I'm focusing on saving more in 2026 and getting out of debt. I made huge strides in 2025, and expect to have all cards completely paid off in the first half of the year. The goal isn’t perfection, though. It’s stability, options, and independence.
A New Car, Unexpectedly
At the beginning of the year, I put about $3,000 into repairs on my old Jeep.
When it needed another major repair soon after, I caved, and in August, bought a 2022 orange Chevy Trailblazer. The color I wanted.
I hadn’t had a car payment in years, and now I do. But I’m paying for peace of mind. My Jeep was in rough shape and always felt like it was on its last legs. I was nervous driving it, especially towards the end.

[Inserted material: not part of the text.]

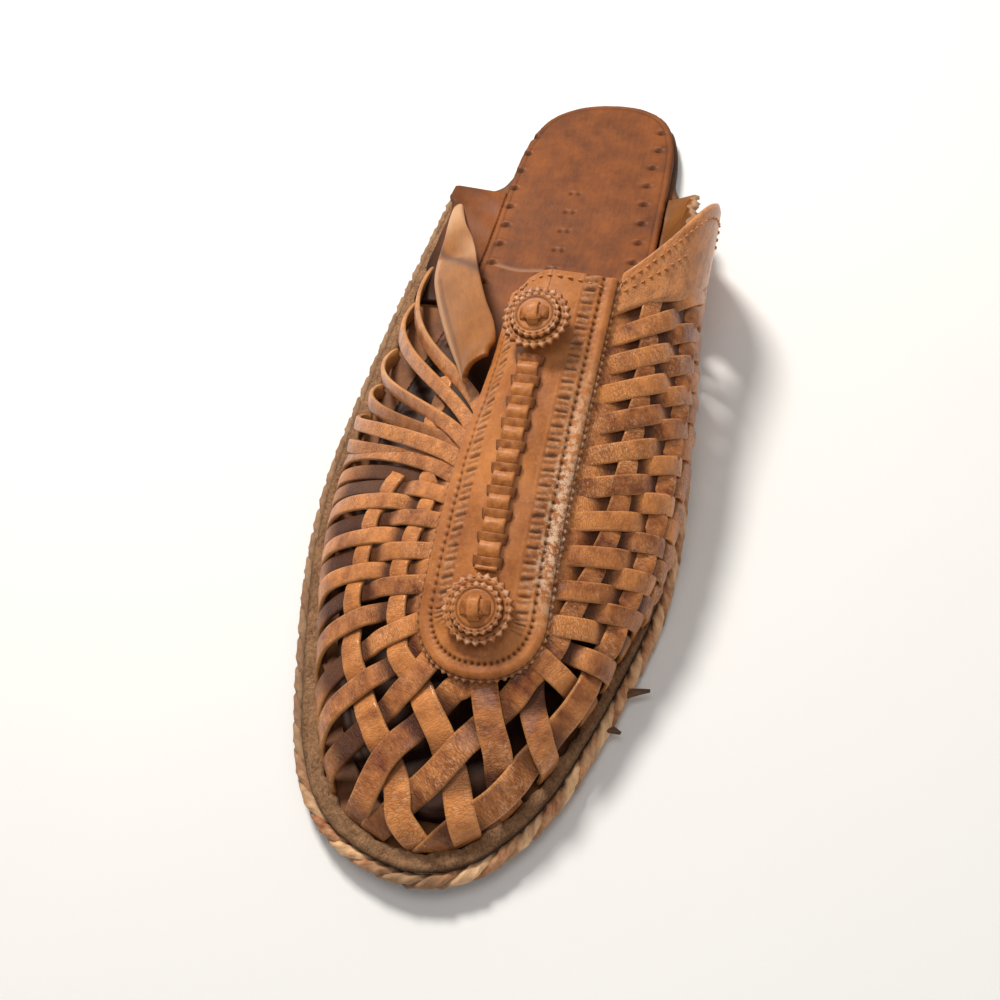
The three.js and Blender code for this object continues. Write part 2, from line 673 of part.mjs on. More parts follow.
function knot() {
  const { width, length, height } = KNOT;
  const shape = new THREE.Shape();
  shape.moveTo(-length / 2, 0);
  shape.lineTo(length / 2, 0);
  shape.quadraticCurveTo(length / 2 + 0.4, height * 0.8, length * 0.22, height);
  shape.lineTo(-length * 0.22, height);
  shape.quadraticCurveTo(-length / 2 - 0.4, height * 0.8, -length / 2, 0);
  const geometry = new THREE.ExtrudeGeometry(shape, { depth: width, bevelEnabled: false, curveSegments: 5 });
  return geometry.translate(0, 0, -width / 2).rotateX(Math.PI / 2).rotateZ(Math.PI / 2);
}

// Group whose +Z leaves the panel and whose +Y runs back towards the heel
function seat(fromHeel, reach, stand) {
  const holder = new THREE.Group();
  const normal = panelNormal(fromHeel, reach);
  const back = crest(fromHeel - 1, reach).sub(crest(fromHeel + 1, reach));
  const across = back.clone().cross(normal).normalize();
  const along = normal.clone().cross(across).normalize();
  holder.setRotationFromMatrix(new THREE.Matrix4().makeBasis(across, along, normal));
  holder.position.copy(crest(fromHeel, reach)).addScaledVector(normal, 2 * GAP + PANEL_THICK + stand);
  return holder;
}

// ---------------------------------------------------------------- assembly
const shoe = new THREE.Group();

function add(parent, name, geometry, colour, roughness = 0.6) {
  const look = new THREE.MeshStandardMaterial({ color: colour, roughness, metalness: 0 });
  const mesh = new THREE.Mesh(geometry, look);
  mesh.name = name;
  parent.add(mesh);
  return mesh;
}

add(shoe, 'outsole', outsole(), COLOURS.sole);
add(shoe, 'insole', insole(), COLOURS.footbed);
add(shoe, 'welt', welt(), COLOURS.welt, 0.9);
add(shoe, 'edge_braid', braid(), COLOURS.braid);
add(shoe, 'ear_left', ear(LEFT_EAR, -1), COLOURS.footbed);
add(shoe, 'ear_right', ear(RIGHT_EAR, 1), COLOURS.flesh);
add(shoe, 'upper', upper(), COLOURS.strips, 0.45);

const bandEdges = steps(0.0, RIGHT_FIRST_STRIP * stripPitch - 0.006, 3);
add(shoe, 'collar_band', strap(1, bandEdges, steps(0.004, 0.962, 12), -WALL, 0), COLOURS.strips, 0.45);
const strapEdges = steps(LEFT_RUNGS[0].edge, LEFT_FIRST_STRIP * stripPitch - 0.008, 2);
add(shoe, 'collar_strap', strap(-1, strapEdges, steps(0.004, 0.965, 10), -WALL, 0), COLOURS.flesh);

add(shoe, 'panel', panel(), COLOURS.panel, 0.5);
add(shoe, 'ladder', ladder(), COLOURS.thong, 0.5);

ROSETTES.forEach(({ name, from_heel: fromHeel, across, stand }) => {
  const holder = seat(fromHeel, across, stand);
  let height = 0;
  ROSETTE_TIERS.forEach((tier) => {
    const disc = add(holder, `${name}_${tier.name}`, pinkedDisc(tier.radius, tier.thick), COLOURS.panel, 0.5);
    disc.position.z = height;
    height += tier.thick + GAP;
  });
  add(holder, `${name}_knot`, knot(), COLOURS.thong, 0.4).position.z = height;
  shoe.add(holder);
});

export default shoe;
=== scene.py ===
import math

import bmesh
import bpy
import numpy as np
from mathutils import Matrix, Vector


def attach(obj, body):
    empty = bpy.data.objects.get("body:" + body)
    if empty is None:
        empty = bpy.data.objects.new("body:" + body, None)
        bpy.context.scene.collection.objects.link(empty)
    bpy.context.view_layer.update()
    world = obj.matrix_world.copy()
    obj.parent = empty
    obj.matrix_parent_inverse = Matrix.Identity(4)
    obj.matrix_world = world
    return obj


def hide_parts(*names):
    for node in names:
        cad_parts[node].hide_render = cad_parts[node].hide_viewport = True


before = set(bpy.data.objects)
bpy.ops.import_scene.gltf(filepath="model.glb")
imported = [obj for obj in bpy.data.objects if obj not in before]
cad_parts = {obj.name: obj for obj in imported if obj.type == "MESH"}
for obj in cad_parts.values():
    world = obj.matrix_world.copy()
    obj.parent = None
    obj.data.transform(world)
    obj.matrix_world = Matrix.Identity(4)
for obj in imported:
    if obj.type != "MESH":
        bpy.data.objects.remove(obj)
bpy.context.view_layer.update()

MM = 0.001
random = np.random.default_rng(11)

# ------------------------------------------------------------------ sizes shared with the frame
LENGTH = 274.0
MIDDLE_ACROSS = -2.75     # across at the middle of the frame's box
OUTSOLE_TOP = 5.0
TREAD_TOP = 5.3           # footbed, ears and welt stand on this level
INSOLE_THICK = 3.5
EAR_THICK = 2.0
FOOT_INSET_SIDE = 7.2     # the frame's wall stands this far in from the edge along the sides
FOOT_INSET_TOE = 8.2
ARCH_RISE = 1.2
TOE_SPRING = 3.5
EDGE_INSET = 4.1          # the sole is cut back this far under the braid
SHOULDER_ROW = 7          # row of the outline where the braid starts
PANEL_TOP = 131.0
PANEL_ARC_CENTRE = 216.0
PANEL_TIP = 232.0
PANEL_STRAIGHT = 0.77     # share of the panel's edge before its round end
PANEL_CREST = 1.5         # power of the fall from its middle line to its edge
SET_OFF = 0.15            # how the vamp leaves the sole and meets the panel
SET_DOWN = 0.40


class Table:
    """Rows of named columns, read at any place along a smooth curve through the rows."""

    def __init__(self, names, rows):
        self.names = names.split()
        self.rows = np.array(rows, float)

    def value(self, name, where):
        x = self.rows[:, 0]
        y = self.rows[:, self.names.index(name)]
        last = len(x) - 1
        i = min(max(int(np.searchsorted(x, where)) - 1, 0), last - 1)

        def slope(k):
            a, b = max(k - 1, 0), min(k + 1, last)
            return (y[b] - y[a]) / (x[b] - x[a])

        span = x[i + 1] - x[i]
        t = clamp((where - x[i]) / span, 0.0, 1.0)
        t2, t3 = t * t, t * t * t
        start = (2 * t3 - 3 * t2 + 1) * y[i] + (t3 - 2 * t2 + t) * span * slope(i)
        return start + (3 * t2 - 2 * t3) * y[i + 1] + (t3 - t2) * span * slope(i + 1)

    def values(self, name, places):
        return np.array([self.value(name, place) for place in places])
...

On the plus side: for the first time ever, I have Apple CarPlay. Heated seats. A car that starts every time and gets me where I need to go without anxiety. Comfort ended up mattering more than I expected.
The Boys' Year
This was a big year for both boys.
Caleb is in his second year of band, playing French horn, and also continued with chorus and piano. He was named Musician of the Month two years in a row and selected to play in Solofest — accomplishments that reflect both his talent and his quiet dedication.
Holden "played" soccer again and grew socially in ways that mattered just as much. Friendships strengthened, confidence grew, and birthday party invitations became a regular part of the year.
We also shared more together as a family: bingo nights, movie nights at school and at the theater, and Take Your Kid to Work Day. Ordinary moments, but the kind that stick.
Halloween was soggy this year. Wet costumes, damp shoes, rain threatening to ruin the whole thing, and yet, it was still ours. We walked anyway. We laughed anyway. The boys still cared more about candy and being together than the weather, and that felt like a small win tucked inside an otherwise ordinary night.
And then Christmas came, and somehow, it still felt magical for them. They both still believe. I don’t know how many more years we’ll get like this, how many more times the magic will land so easily, without effort or explanation.
They’re growing fast. Taller. Louder. More independent. I see it everywhere now, even in the way the year moved.
Best of the Blog
- One Kick Per Season (One Minute Memoir): Holden “playing” soccer in his own offbeat way. He never touches the ball, but he shows up fully himself, and that somehow ends up being the whole point.
- Racing in the Dark: A night at the track where speed didn’t matter. We all ran different paces, Holden made a friend, and for a few laps, we were simply there together.
- Run Through It: Rain, resilience, and the quiet ways determination gets passed down. Caleb runs through the rain; I remember running through snow years earlier.
- On the Cusp: A reflection on that bittersweet middle space of parenting: not little anymore, not yet big, and how you often don’t realize you’re standing there until you’ve already moved past it.
- The Hurricane and the Heart: On raising Holden, the child who never quiets and never stops loving. A piece about loud joy, constant motion, and the kind of love that takes up space and asks you to make room.
- Level 3, Row E (One Minute Memoir): A short piece about driving into a parking garage despite fear, and the quiet courage it takes to show up even when your body insists you shouldn’t.
Closing
2025 felt like a rough draft while I was living it.
It wasn’t a year of big reveals or clean endings. It was a year of adjustment, persistence, and quiet progress that didn’t always announce itself in the moment. Looking back, I can see how much was actually happening beneath the surface.
I’m not done. I’m not behind. I’m not starting over.
I’m building something in real time, piece by piece, page by page, letting the story exist even before I know how it resolves.
I’m still becoming. And that’s enough to carry forward.